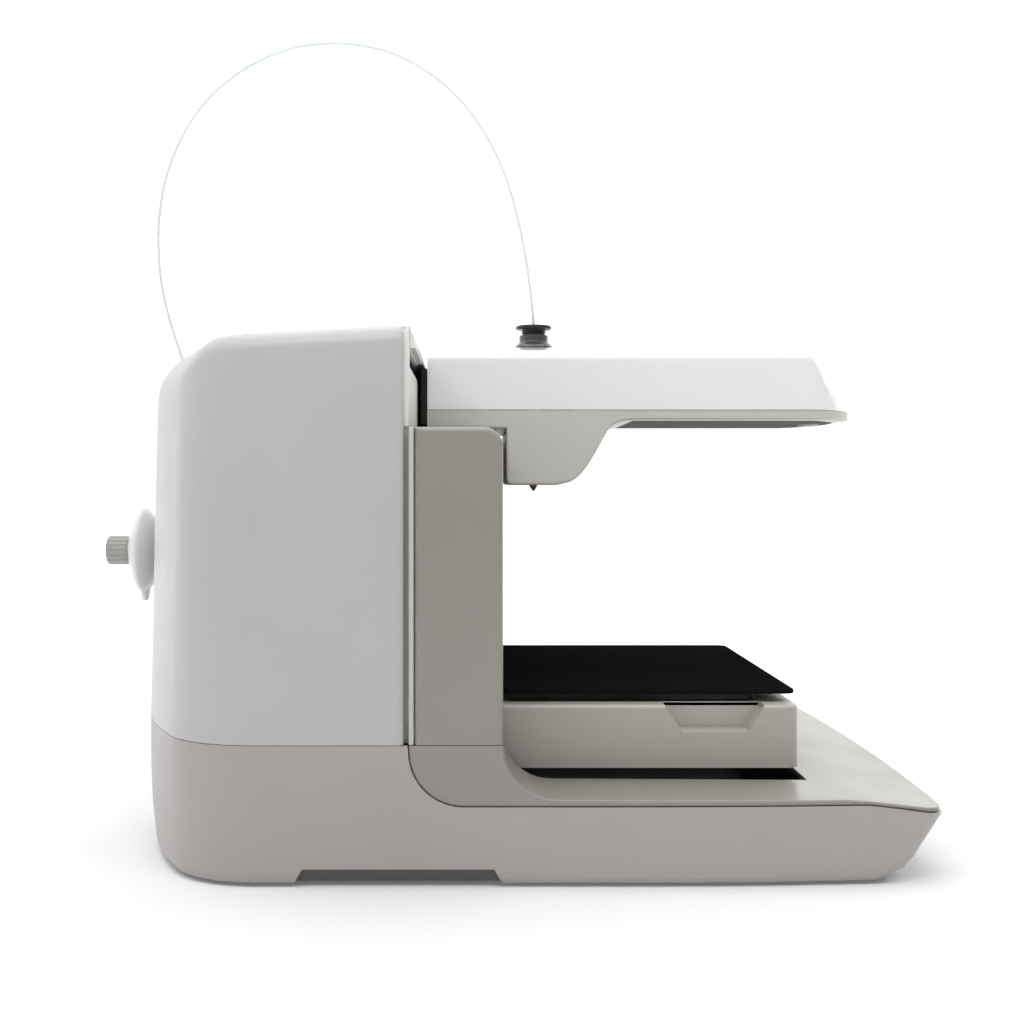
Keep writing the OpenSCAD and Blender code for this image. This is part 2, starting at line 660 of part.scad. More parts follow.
module underside_cover() color([0.36, 0.36, 0.35]) {
    difference() {
        floor_window(arm_floor + 0.2, arm_floor + 1.7, 0.3);
        rod_z([lamp_x, 0, 220], 6.1, 20);
    }
    difference() {
        block([13.3, -47.7, 188.9], [37.7, 47.7, 190.3]);
        block([18, -9, 180], [36.6, 9, 200]);
    }
}
lamp_x = 188;
module arm_lamp() color([0.95, 0.95, 0.9]) union() {
    rod_z([lamp_x, 0, arm_floor - 0.8], 6, 3.5);
    rod_z([lamp_x, 0, arm_floor + 2.7], 9, 1.2);
}

module x_carriage() color([0.1, 0.1, 0.1]) difference() {
    union() {
        for (x = x_rods_x) block([x - 8, -38, 231], [x + 8, 38, 247]);
        block([-100, -38, 243], [-50, 38, 247]);
        block([-100, -38, 247], [-84, 38, 252]);
        block([-84.1, -45, 247], [arm_rear - 0.3, 45, 252]);
        block([arm_rear - 3.3, -arm_half, 222], [arm_rear - 0.3, arm_half, 252]);
        block([belt_x + 3.4, -10, 229], [belt_x + 9.1, 10, 243.1]);
    }
    for (x = x_rods_x) rod_y([x, -60, x_rod_z], 7.55, 120);
    block([belt_x + belt_r - 1, -12, 225], [belt_x + belt_r + 1, 12, belt_z + belt_h + 0.4]);
}
module x_bearings() color([0.75, 0.75, 0.77]) for (x = x_rods_x, y = [-34, 10])
    translate([x, y, x_rod_z]) rotate([-90, 0, 0]) linear_bearing(24);

gear_r = 5.5;
gear_c = [nozzle_x + filament_r + 0.2 + gear_r, 243];
idler_r = 5;
idler_c = [nozzle_x - filament_r - 0.2 - idler_r, 243];
lever_z = 230;
module extruder_motor() color([0.2, 0.2, 0.21]) {
    translate([gear_c[0], 8.1, gear_c[1]]) rotate([-90, 0, 0]) motor(35.2, 24);
    difference() {
        union() {
            block([2, 5.6, 226.4], [gear_c[0] + 17.6, 8, 260]);
            block([2, -9, 252], [5, 8, 260]);
        }
        rod_y([gear_c[0], 5, gear_c[1]], 2.5 + run, 4);
    }
    rod_y([idler_c[0], -8.4, lever_z], 2, 14.5);
}
module drive_gear() color([0.75, 0.65, 0.35]) difference() {
    union() {
        rod_y([gear_c[0], -5, gear_c[1]], gear_r, 10);
        rod_y([gear_c[0], -6.5, gear_c[1]], 2.5, 14.5);
    }
    for (a = [0:15:345]) translate([gear_c[0], 0, gear_c[1]]) rotate([0, a, 0])
        rod_y([gear_r + 0.35, -6, 0], 0.6, 12);
}
module idler_bearing() color([0.75, 0.75, 0.77]) difference() {
    rod_y([idler_c[0], -3.4, idler_c[1]], idler_r, 7);
    rod_y([idler_c[0], -5, idler_c[1]], 2 + run, 10);
}
module idler_lever() color([0.2, 0.35, 0.55]) difference() {
    union() {
        block([idler_c[0] - 5, -7.6, lever_z - 4], [idler_c[0] + 4, -4, 262]);
        rod_y([idler_c[0], -7.6, idler_c[1]], 2, 11.4);
        rod_y([idler_c[0], -7.6, lever_z], 4.4, 3.6);
    }
    rod_y([idler_c[0], -9, lever_z], 2 + run, 10);
}
module lever_spring() color([0.8, 0.8, 0.82]) difference() {
    rod_x([5.1, -5.8, 256], 3, idler_c[0] - 5 - 5.2);
    rod_x([5, -5.8, 256], 2.2, 12);
}

module heat_sink() color([0.8, 0.8, 0.82]) difference() {
    union() {
        for (i = [0:6]) rod_z([nozzle_x, 0, 203 + i * 3.4], 10.5, 1.6);
        rod_z([nozzle_x, 0, 203], 6, 22);
        rod_z([nozzle_x, 0, 225], 3.6, 10);
    }
    rod_z([nozzle_x, 0, 202], 1, 40);
}
module heater_block() color([0.7, 0.68, 0.62]) difference() {
    union() {
        block([nozzle_x - 8, -8, 192.2], [nozzle_x + 8, 8, 200.2]);
        rod_z([nozzle_x, 0, 200.2], 2, 2.7);
    }
    rod_y([nozzle_x + 5, -10, 196], 1.6, 20);
}
module nozzle() color([0.8, 0.65, 0.3]) union() {
    translate([nozzle_x, 0, 189.2]) cylinder(r = 4, h = 3, $fn = 6);
    translate([nozzle_x, 0, nozzle_tip]) cylinder(r1 = 0.6, r2 = 3.2, h = 189.2 - nozzle_tip);
}

fan_z = 211.5;
fan_x = 41;
module fan_frame() color([0.1, 0.1, 0.1]) difference() {
    block([fan_x, -12.5, fan_z - 12.5], [fan_x + 8, 12.5, fan_z + 12.5]);
    rod_x([fan_x - 1, 0, fan_z], 11.6, 7);
    difference() {
        rod_x([fan_x + 5, 0, fan_z], 11.6, 4);
        rod_x([fan_x + 5, 0, fan_z], 5, 4);
        block([fan_x + 5, -12, fan_z - 1], [fan_x + 9, 12, fan_z + 1]);
        block([fan_x + 5, -1, fan_z - 12], [fan_x + 9, 1, fan_z + 12]);
    }
}
module fan_rotor() color([0.12, 0.12, 0.12]) union() {
    rod_x([fan_x + 0.6, 0, fan_z], 5, 5);
    for (a = [0:360 / 7:359]) translate([fan_x + 3.1, 0, fan_z]) rotate([a, 0, 0]) rotate([0, 0, 35])
        block([-0.4, -2.5, 4], [0.4, 2.5, 11]);
}

inlet_low = arm_edge + arm_crown + 0.05;
button_top = 281.9;
module inlet_base() color([0.55, 0.55, 0.54]) difference() {
    union() {
        translate([nozzle_x, 0, inlet_low]) cylinder(r = 11.75, h = 1.2);
        translate([nozzle_x, 0, inlet_low + 1.2]) cylinder(r1 = 11.75, r2 = 8.5, h = 2.8);
        rod_z([nozzle_x, 0, inlet_low + 4], 8.5, 4.2);
        rod_z([nozzle_x, 0, 263], inlet_r - 0.1, inlet_low - 263 + 1);
    }
    rod_z([nozzle_x, 0, 262], 5.2, 12);
    rod_z([nozzle_x, 0, inlet_low + 2.4], 7.3, 12);
}
module inlet_button() color([0.1, 0.1, 0.1]) difference() {
    union() {
        rod_z([nozzle_x, 0, button_top - 2.5], 10.5, 2.5);
        rod_z([nozzle_x, 0, 274], 7, button_top - 2.5 - 274);
        rod_z([nozzle_x, 0, 265], 5, 9);
    }
    rod_z([nozzle_x, 0, 260], 1.2, 30);
}

base_shell();
column_shell();
front_panel();
liner();
recess_tub();
bottom_cover();
rubber_feet();
case_screws();
chassis();
z_rods();
z_motors();
x_rods();
x_motor();
x_belt();
spool_bushes();
filament_guide();
filament_feed();
control_board();
power_supply();
rear_sockets();
filament();
power_rocker();
z_screw_left();
z_screw_right();
x_pulley();
x_idler();
spool();
winding();
hub_flange();
hub_knob();
platform_cover();
platform_frame();
z_bearings();
z_nuts();
bed_rods();
bed_motor();
bed_belt();
bed_pulley();
bed_idler();
bed_carrier();
bed_bearings();
build_plate();
arm_top_shell();
arm_lower_shell();
underside_cover();
x_carriage();
x_bearings();
extruder_motor();
heat_sink();
heater_block();
nozzle();
fan_frame();
inlet_base();
arm_lamp();
fan_rotor();
drive_gear();
idler_lever();
idler_bearing();
lever_spring();
inlet_button();
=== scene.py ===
"""The looks of a desktop filament printer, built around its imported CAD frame.

Lengths are in millimetres until a mesh is made, and the frame is the CAD's: +X front, +Y far side, +Z up.
"""

import math

import bmesh
import bpy
from mathutils import Matrix, Vector


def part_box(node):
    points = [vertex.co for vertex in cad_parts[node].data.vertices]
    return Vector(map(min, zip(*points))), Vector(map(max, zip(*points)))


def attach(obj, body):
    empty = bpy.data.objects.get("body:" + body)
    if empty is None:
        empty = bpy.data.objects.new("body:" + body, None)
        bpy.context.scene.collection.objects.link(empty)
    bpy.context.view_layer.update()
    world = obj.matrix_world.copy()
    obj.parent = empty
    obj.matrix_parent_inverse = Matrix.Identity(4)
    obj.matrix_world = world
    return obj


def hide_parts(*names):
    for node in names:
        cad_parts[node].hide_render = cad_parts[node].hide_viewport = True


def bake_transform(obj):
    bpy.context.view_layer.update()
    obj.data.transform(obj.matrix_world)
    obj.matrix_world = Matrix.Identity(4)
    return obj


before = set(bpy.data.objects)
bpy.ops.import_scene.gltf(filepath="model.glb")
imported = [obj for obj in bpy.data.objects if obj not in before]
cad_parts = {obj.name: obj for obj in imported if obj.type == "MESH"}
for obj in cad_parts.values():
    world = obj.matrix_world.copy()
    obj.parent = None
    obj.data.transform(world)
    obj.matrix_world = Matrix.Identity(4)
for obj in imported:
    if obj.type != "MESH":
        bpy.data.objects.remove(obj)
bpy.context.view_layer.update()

MM = 0.001
WALL = 2.5


# ---------- small maths ----------

def mix(a, b, t):
    return a + (b - a) * t


def ease(t):
    t = min(1.0, max(0.0, t))
    return t * t * (3 - 2 * t)


def arc(centre, radius, start, end, steps):
    """Points of a circle's arc, in degrees, both ends included."""
    angles = [math.radians(mix(start, end, i / steps)) for i in range(steps + 1)]
    return [(centre[0] + radius * math.cos(a), centre[1] + radius * math.sin(a)) for a in angles]


def spline(points, steps):
    """A smooth curve through points of any size, with steps rings to each span."""
    rows = [Vector(p) for p in points]
    ends = [2 * rows[0] - rows[1]] + rows + [2 * rows[-1] - rows[-2]]
    made = []
    for a, b, c, d in zip(ends, ends[1:], ends[2:], ends[3:]):
        for k in range(steps):
            t = k / steps
            made.append(0.5 * (2 * b + (c - a) * t + (2 * a - 5 * b + 4 * c - d) * t * t
                               + (3 * b - a - 3 * c + d) * t * t * t))
    return made + [rows[-1]]


def map_range(tree, value, low, high, to_low, to_high):
    """Maps a value from one range to another, held at the ends."""
    node = tree.nodes.new("ShaderNodeMapRange")
    for socket, number in zip(("From Min", "From Max", "To Min", "To Max"), (low, high, to_low, to_high)):
        node.inputs[socket].default_value = number
    tree.links.new(value, node.inputs["Value"])
    return node.outputs["Result"]


# ---------- camera and lights ----------

def make_camera():
    data = bpy.data.cameras.new("view")
    data.lens = 49.2
    data.sensor_width = 36
    data.shift_x = 0.0361
    data.shift_y = -0.0244
    data.clip_end = 50
    camera = bpy.data.objects.new("view", data)
    camera.location = Vector((-7, -820, 187.6)) * MM
    camera.rotation_euler = (math.pi / 2, 0, 0)
    bpy.context.scene.collection.objects.link(camera)
    bpy.context.scene.camera = camera


def area_light(name, place, target, size, power):
    """A rectangular lamp at place, turned towards target; both in metres."""
    data = bpy.data.lights.new(name, "AREA")
    data.shape = "RECTANGLE"
    data.size, data.size_y = size
    data.energy = power
    lamp = bpy.data.objects.new(name, data)
    lamp.location = place
    lamp.rotation_euler = (Vector(target) - Vector(place)).to_track_quat("-Z", "Y").to_euler()
    bpy.context.scene.collection.objects.link(lamp)


def make_lights():
    """A white surround, brightest above and behind, and four soft lamps."""
    world = bpy.data.worlds.new("studio")
    bpy.context.scene.world = world
    world.use_nodes = True
    tree = world.node_tree
    way = tree.nodes.new("ShaderNodeTexCoord")
    parts = tree.nodes.new("ShaderNodeSeparateXYZ")
    tree.links.new(way.outputs["Generated"], parts.inputs[0])
    rise = map_range(tree, parts.outputs["Z"], -0.3, 0.9, 0.2, 1.0)
    behind = map_range(tree, parts.outputs["Y"], -1, 0.8, 0.3, 1.2)
    right = map_range(tree, parts.outputs["X"], 0, 0.9, 1, 0.35)
    strength = rise
    for share in (behind, right):
        both = tree.nodes.new("ShaderNodeMath")
        both.operation = "MULTIPLY"
        tree.links.new(strength, both.inputs[0])
        tree.links.new(share, both.inputs[1])
        strength = both.outputs[0]
    tree.links.new(strength, tree.nodes["Background"].inputs["Strength"])
    tree.nodes["Background"].inputs["Color"].default_value = (1, 0.985, 0.98, 1)
    area_light("top_light", (-0.1, 0.08, 1.7), (0, 0, 0.1), (1.8, 1.5), 13)
    area_light("left_light", (-1.6, 0.1, 0.9), (0, 0, 0.15), (1.2, 1.4), 3)
    area_light("right_light", (1.7, 0.2, 1.1), (0, 0, 0.2), (1.2, 1.2), 2.5)
    area_light("front_light", (0.12, -0.56, 0.78), (0.1, 0, 0.26), (1.5, 0.2), 3.7)


# ---------- mesh tools ----------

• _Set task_
Your task is to repeat the lines from the one containing "imported = [obj" to the one containing "return [(centre[0] +", both lines included. Leave out every other line.

• _Result for this exercise_
imported = [obj for obj in bpy.data.objects if obj not in before]
cad_parts = {obj.name: obj for obj in imported if obj.type == "MESH"}
for obj in cad_parts.values():
    world = obj.matrix_world.copy()
    obj.parent = None
    obj.data.transform(world)
    obj.matrix_world = Matrix.Identity(4)
for obj in imported:
    if obj.type != "MESH":
        bpy.data.objects.remove(obj)
bpy.context.view_layer.update()

MM = 0.001
WALL = 2.5


# ---------- small maths ----------

def mix(a, b, t):
    return a + (b - a) * t


def ease(t):
    t = min(1.0, max(0.0, t))
    return t * t * (3 - 2 * t)


def arc(centre, radius, start, end, steps):
    """Points of a circle's arc, in degrees, both ends included."""
    angles = [math.radians(mix(start, end, i / steps)) for i in range(steps + 1)]
    return [(centre[0] + radius * math.cos(a), centre[1] + radius * math.sin(a)) for a in angles]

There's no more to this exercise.